The precise type of transmission system used within a vehicle’s engine. The primary options include a manual, automatic, shiftable automatic, and an automated manual transmission.
A computerized system within a vehicle which displays critical trip information during operation. The system can calculate mileage and time, report total distance traveled, outline the average speed, and provide a measurement of the average fuel economy throughout the trip.
A style of vehicle roof containing removable panels placed between a rigid bar running from the middle of a vehicle’s A Pillar to the same spot on its B Pillar. Panels are usually comprised of metal or other material the same color as the rest of the outer body. When removed, the rigid bar forms a “T” shaped appearance.
Also known as a “Turbosupercharger,” this equipped device is used to force additional air into an internal combustion engine used to amplify the total amount of power being produced. An exhaust-driven turbine pushes the air back into the combustion chamber, and this increase in total pressure provides the extra power boost within an engine.
Devices installed in all vehicles which flash amber colored lights used to indicate that a driver intends to either turn or make a lane change. Use of signals is a critical safety requirement to keep other drivers alerted of a vehicle’s intended direction.

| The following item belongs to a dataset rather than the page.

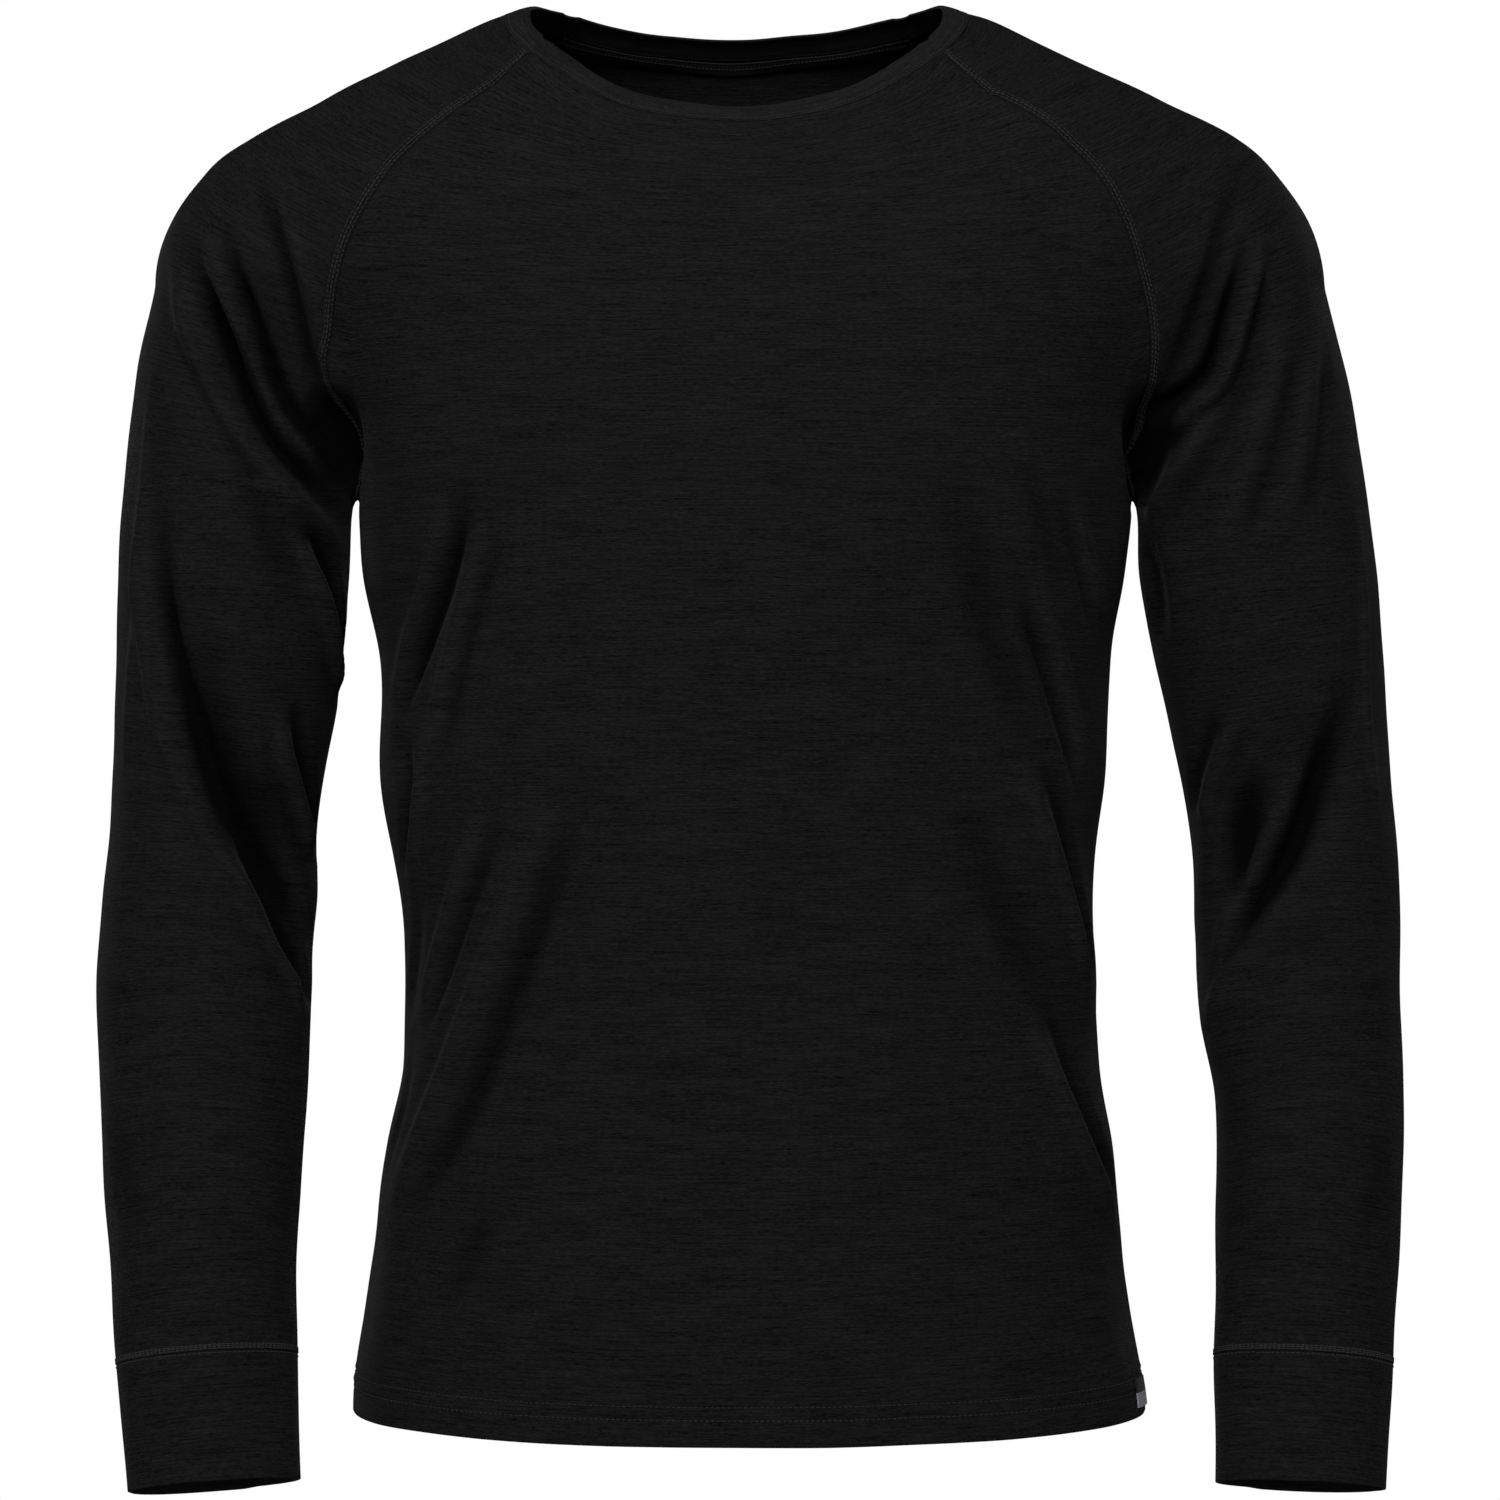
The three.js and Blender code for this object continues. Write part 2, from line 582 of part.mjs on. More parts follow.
// Closed body from a wall. `tube` counts the rows, from the first, that are closed rings.
function wallGeometry(wall, tube = 0) {
  const rows = wall.length;
  const columns = wall[0].length - 1;
  const positions = [];
  const number = new Map();
  const vertex = (i, j, face) => {
    const column = i < tube && j === columns ? 0 : j;
    const key = `${i},${column},${face}`;
    if (!number.has(key)) {
      number.set(key, positions.length / 3);
      positions.push(...wall[i][column][face]);
    }
    return number.get(key);
  };
  const triangles = [];
  const quad = (a, b, c, d) => triangles.push(a, b, c, a, c, d);
  for (let i = 0; i + 1 < rows; i += 1) {
    for (let j = 0; j < columns; j += 1) {
      const corners = [[i, j], [i, j + 1], [i + 1, j + 1], [i + 1, j]];
      quad(...corners.map(([r, c]) => vertex(r, c, "outer")));
      quad(...corners.map(([r, c]) => vertex(r, c, "inner")).reverse());
    }
  }
  // Each rim face is split from its lower outer corner, so both sides of a seam are split alike
  const rim = (a, b) => {
    const ends = [vertex(...b, "outer"), vertex(...a, "outer"), vertex(...a, "inner"), vertex(...b, "inner")];
    const height = ([i, j]) => wall[i][j].outer[2];
    if (height(b) < height(a)) quad(...ends);
    else quad(...ends.slice(1), ends[0]);
  };
  for (let j = 0; j < columns; j += 1) {
    rim([0, j], [0, j + 1]);
    rim([rows - 1, j + 1], [rows - 1, j]);
  }
  for (let i = Math.max(tube - 1, 0); i + 1 < rows; i += 1) {
    if (i + 1 < tube) continue;
    rim([i + 1, 0], [i, 0]);
    rim([i, columns], [i + 1, columns]);
  }
  const geometry = new THREE.BufferGeometry();
  geometry.setAttribute("position", new THREE.Float32BufferAttribute(positions, 3));
  geometry.setIndex(triangles);
  geometry.computeVertexNormals();
  return geometry;
}

// Turns a wall geometry right side out if its grid ran the other way
function facingOut(geometry) {
  const position = geometry.getAttribute("position");
  const index = geometry.getIndex();
  const point = (i) => [position.getX(i), position.getY(i), position.getZ(i)];
  let volume = 0;
  for (let i = 0; i < index.count; i += 3) {
    const [a, b, c] = [0, 1, 2].map((k) => point(index.getX(i + k)));
    volume += dot(a, cross(b, c)) / 6;
  }
  if (volume < 0) {
    for (let i = 0; i < index.count; i += 3) {
      const swapped = index.getX(i + 1);
      index.setX(i + 1, index.getX(i + 2));
      index.setX(i + 2, swapped);
    }
    geometry.computeVertexNormals();
  }
  return geometry;
}

const oneLayer = () => WALL;
const hemmed = (p) => WALL + (HEM_WALL - WALL) * smooth((HEM_Z + HEM_DEPTH + 4 - p[2]) / 6);

function clothGeometry(grid, thicknessAt, tube = 0) {
  return facingOut(wallGeometry(drawBack(clothWall(grid, thicknessAt), tube), tube));
}

// The neckband stands on the neck seam and leans into the opening
function neckbandGeometry() {
  const loop = [neck.front, neck.left, neck.back, neck.right].flatMap((arc) => arc.slice(0, -1));
  const count = loop.length;
  const base = loop.map((p) => clothPoint(p));
  const spots = base.map(({ outer, normal }, i) => {
    const along = unit(minus(base[(i + 1) % count].outer, base[(i + count - 1) % count].outer));
    const level = unit([-along[1], along[0], 0]);
    const frontness = Math.abs(outer[1] - NECK.y) / NECK.front;
    const rise = BAND_RISE_SIDE + (BAND_RISE_FRONT - BAND_RISE_SIDE) * smooth(frontness * 1.1);
    const lean = plus(level.map((v) => v * Math.cos(rise * RADIANS)), [0, 0, 1], Math.sin(rise * RADIANS));
    const out = unit(cross(along, lean));
    return { outer, normal, lean, out };
  });
  const ring = (width, bulge, useSeamNormal) => spots.map(({ outer, normal, lean, out }) => {
    const face = plus(plus(outer, lean, width), out, bulge);
    return { outer: face, inner: plus(face, useSeamNormal ? normal : out, -BAND_WALL) };
  });
  const rings = [
    ring(SEAM_GAP / 2, 0, true),
    ring(BAND_WIDTH * 0.5, 0.5, false),
    ring(BAND_WIDTH, 0, false),
  ];
  const closed = rings.map((row) => [...row, row[0]]);
  return facingOut(wallGeometry(closed, closed.length));
}

// A strip on the inside of the back panel, just below the neck seam, made from the panel's own points
function tapeGeometry() {
  const panel = clothWall(backGrid.slice(-2), oneLayer);
  const wall = [TAPE_START, TAPE_START + TAPE_WIDTH].map((depth) =>
    panel[1].slice(1, -1).map((spot, j) => {
      const below = panel[0][j + 1];
      const t = depth / length(minus(below.inner, spot.inner));
      const outer = plus(mix(spot.inner, below.inner, t), spot.normal, -SEAM_GAP);
      return { outer, inner: plus(outer, spot.normal, -TAPE_WALL) };
    }));
  return facingOut(wallGeometry(wall));
}

// A flat tab on the front panel, from the side seam forward
function labelGeometry() {
  const columns = 4;
  const rows = [0, 0.5, 1].map((down) =>
    Array.from({ length: columns + 1 }, (_, j) => {
      const z = LABEL_TOP_Z - down * LABEL_HEIGHT;
      const level = torsoLevel(z);
      const y = SIDE_SEAM_HEM_Y - 1 - (j / columns) * LABEL_WIDTH;
      const v = Math.abs((y - level.y) / level.b);
      const power = torso.power(z);
      return settle([level.x + level.a * (1 - v ** power) ** (1 / power), y, z]);
    }));
  return facingOut(wallGeometry(clothWall(rows, () => LABEL_WALL, LABEL_WALL + SEAM_GAP / 2)));
}

const jersey = { color: 0x17171a, roughness: 0.92, metalness: 0 };
const tape = { color: 0x26262a, roughness: 0.85, metalness: 0 };
const pale = { color: 0x6b6b6e, roughness: 0.7, metalness: 0 };

function piece(name, geometry, finish) {
  const mesh = new THREE.Mesh(geometry, new THREE.MeshStandardMaterial(finish));
  mesh.name = name;
  return mesh;
}

const top = new THREE.Group();
top.name = "base_layer_top";
top.add(
  piece("front_panel", clothGeometry(frontGrid, hemmed), jersey),
  piece("back_panel", clothGeometry(backGrid, hemmed), jersey),
  piece("sleeve_right", clothGeometry(sleeveGrids.right, oneLayer, SLEEVE_ROWS + 1), jersey),
  piece("sleeve_left", clothGeometry(sleeveGrids.left, oneLayer, SLEEVE_ROWS + 1), jersey),
  piece("cuff_right", clothGeometry(cuffGrid("right", -1), oneLayer, CUFF_ROWS + 1), jersey),
  piece("cuff_left", clothGeometry(cuffGrid("left", 1), oneLayer, CUFF_ROWS + 1), jersey),
  piece("neckband", neckbandGeometry(), jersey),
  piece("neck_tape", tapeGeometry(), tape),
  piece("side_label", labelGeometry(), pale),
);

export default top;
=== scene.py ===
import math

import bpy
import numpy as np
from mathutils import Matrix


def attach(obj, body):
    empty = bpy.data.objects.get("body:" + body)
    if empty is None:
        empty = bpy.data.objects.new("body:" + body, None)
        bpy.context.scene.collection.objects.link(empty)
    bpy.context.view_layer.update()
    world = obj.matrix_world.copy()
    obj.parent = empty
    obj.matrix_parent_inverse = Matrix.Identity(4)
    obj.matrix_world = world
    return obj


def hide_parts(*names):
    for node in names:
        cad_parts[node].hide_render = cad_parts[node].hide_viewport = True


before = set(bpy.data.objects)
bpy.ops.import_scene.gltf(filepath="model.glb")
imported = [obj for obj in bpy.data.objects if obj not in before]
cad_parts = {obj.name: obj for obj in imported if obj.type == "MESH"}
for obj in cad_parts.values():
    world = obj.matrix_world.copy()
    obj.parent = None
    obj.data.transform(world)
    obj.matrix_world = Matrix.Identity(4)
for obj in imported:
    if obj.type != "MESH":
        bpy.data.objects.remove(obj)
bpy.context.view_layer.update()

# A long-sleeved knitted base layer top, hollow and open, standing as if worn.
# Tables and sizes are in millimetres in the frame of the solids: +Z up, the front faces -Y,
# +X is the side of the wearer's left arm. Meshes are written in metres.
# Each cloth piece is a thin closed shell on the same form as its solid, with finer folds.

MM = 0.001

# Cloth
WALL = 1.1
HEM_WALL = 2.1
HEM_DEPTH = 20
SEAM_GAP = 0.3

# Heights
HEM_Z = -674
HEM_DROP = 7
HEM_DROP_RISE = 119
CUFF_SEAM_Z = -647.6
CUFF_END_Z = -706
SIDE_SEAM_HEM_Y = -14
EASE_RISE = 230
DOME_HEIGHT = 62

# Neckband and tape
BAND_WIDTH = 12.5
BAND_WALL = 1.9
BAND_RISE_FRONT = 41
BAND_RISE_SIDE = 14
TAPE_START = 1.6
TAPE_WIDTH = 7
TAPE_WALL = 0.9

# Side label
LABEL_WIDTH = 20
LABEL_TOP_Z = -657
LABEL_HEIGHT = 14
LABEL_WALL = 0.9

# Stitching
STITCH = {"pitch": 2.6, "length": 2.0, "radius": 0.26}
HEM_ROWS = [12.0, 18.5]  # above the hem edge, with a soft raised strip between them
CUFF_ROWS_UP = [0.7, 1.6, 2.5]  # above the cuff seam, on the sleeve
CUFF_ROW_DOWN = 1.0  # below it, on the cuff
BAND_ROW = 2.4  # above the neck seam
RAGLAN_ROWS_OUT = [1.1, 2.8, 4.4]  # from the seam, on the sleeve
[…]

Commonly known as a vehicle’s “Turning Diameter,” a measurement of a vehicle’s circle diameter when the steering wheel is fully locked one direction for a 360 degree turn. The diameter helps to determine the total amount of clearance a vehicle needs within turning motions.
Two Stage Unlocking
Remote-controlled electronic door unlocking system which will unlock the driver’s side door when first activated and the rest of the doors on the second activation. The remotes are usually electronic fobs with or without a vehicle key. Many vehicles also turn on parking lights to indicate when the door has been unlocked.
Twelve Volt DC Outlet
More commonly denoted as “12V DC Outlet,” an electrical socket which receives a 12 volt DC current. It is generated, stored, and supplied by the vehicle’s internal charging system.